Majority at stake in the House while Senate hopes for Trump effect
Connecticut’s election for governor, General Assembly and top-of-the-ticket races is refracted through a prism of aggressive national politics in which a United States president stokes his base into a frenzy, in many cases by appealing to its fears.
Meanwhile, a challenge has risen, particularly from minorities and women among Democrats who sense this year they can regain at least one chamber of Congress.
While Connecticut’s reputation as a blue state may be at stake Tuesday, the state had 16 years of Republican governors prior to Gov. Dannel P. Malloy’s election in 2010, in the depths of the international Great Recession.
With the state Senate now tied at 18 Republicans and 18 Democrats, both parties hope President Donald Trump’s national momentum, or opposition, will translate Tuesday among the state’s 857,056 unaffiliated voters, as well as the 451,869 registered Republicans and 769,414 Democrats.
The state House of Representatives’ narrow Democratic majority is also at stake, at a time when Republicans have been making steady gains every two years. In 2012, Democrats held a 98-53 majority, which has now dwindled to 79-72.
While national political observers predict re-election victories for U.S. Sen. Chris Murphy, the four incumbent Democratic congressmen, as well as 5th District Democratic candidate Jahana Hayes over Republican Manny Santos, control of the House, Senate and governor’s office are highly competitive.

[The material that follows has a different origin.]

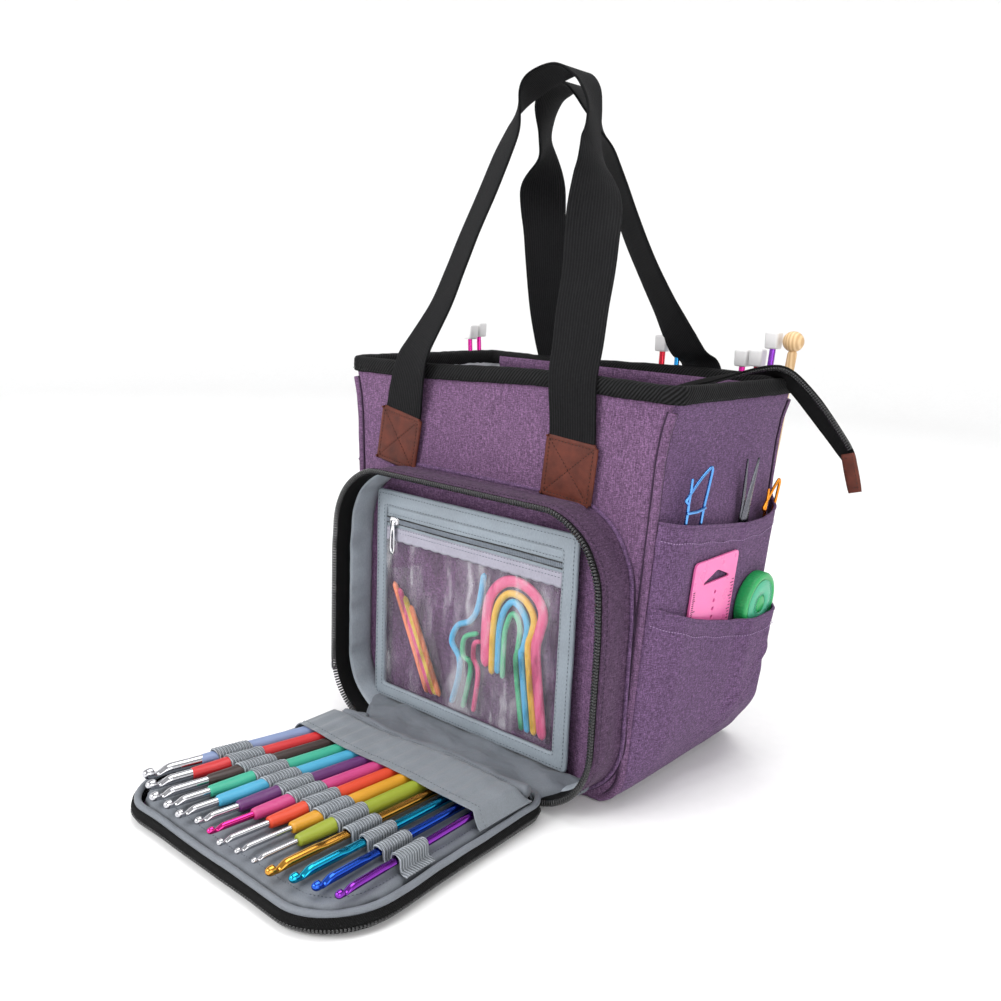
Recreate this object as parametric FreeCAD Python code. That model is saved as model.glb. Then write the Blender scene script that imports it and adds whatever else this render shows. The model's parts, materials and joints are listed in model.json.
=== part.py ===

In the governor’s race, the campaign between Republican Bob Stefanowski and Democrat Ned Lamont can be seen as a proxy fight in the national political uproar. Stefanowski has praised Trump, who has endorsed the former corporate executive’s first run for elective office, providing campaign talking points for Lamont and state Democrats banking on the president’s unpopularity.
Stefanowski, in turn, has tried to tie Lamont to Malloy, despite the little contact they have had since the 2010 Democratic primary for governor that Malloy won. Indeed, Stefanowski’s favorite label for Lamont is “Ned Malloy,” who, if elected, would keep raising taxes.
Lamont calls his Republican opponent “Trumpanowski.” Lamont charges that Stefanowski’s centerpiece — a tax-cutting plan — would fail to generate economic activity and lead to huge local property tax increases, while giving massive tax breaks to Connecticut’s wealthiest.
Nationally, Trump is spending this weekend finishing up a 44-city midterm blitz, but the Associated Press reported Saturday the America he has seen at airport arrivals and from his armored limousine is not representative of the nation.
The AP reported that Trump mostly traveled to counties that have lower incomes, less education and are whiter that the rest of the country, according to Census Bureau data that indicates he is trying to galvanize the base he rode to victory in 2016.
The U.S. population is 73.3 percent white, but almost threefourths of the places where the president has stumped for midterms are above that average.
In the county surrounding Council Bluffs, Iowa, 88.7 percent of the population is non-Hispanic whites. Trump told the crowd at his rally that Democrats would allow Central American gangs such as MS-13 to immigrate freely into the United States, a claim disputed by Democratic lawmakers.
“They want to turn America, these Democrats — and that’s what they want — into a giant sanctuary for criminal aliens and the MS-13 killers,” Trump said.
Nearly three-quarters of Trump’s rallies are in counties with median incomes below the national average.
While avoiding the big cities, the president has visited Tampa, Nashville, Cleveland and Houston, but also smaller spots like Elko, Nev. (population 20,078), in a county where just 18.1 percent of the adults hold a college degree, compared to 30.3 percent nationwide. Of the 43 places Trump is visiting, 28 have a below-average share of college graduates.
He has also stopped in Mosinee, Wis. (population 4,023), and Belgrade, Mont. (population 7,874), where in 2009, Barack Obama held a town hall event to promote the Affordable Care Act, which has been in jeopardy since Trump took office in January 2017.
While Stefanowski has declined to say whether he would disrupt Connecticut’s version of the ACA, Connecticut Democrats have warned a Republican takeover of the governor and General Assembly could likely result in the dismantling of Access Health CT, which has 114,000 beneficiaries.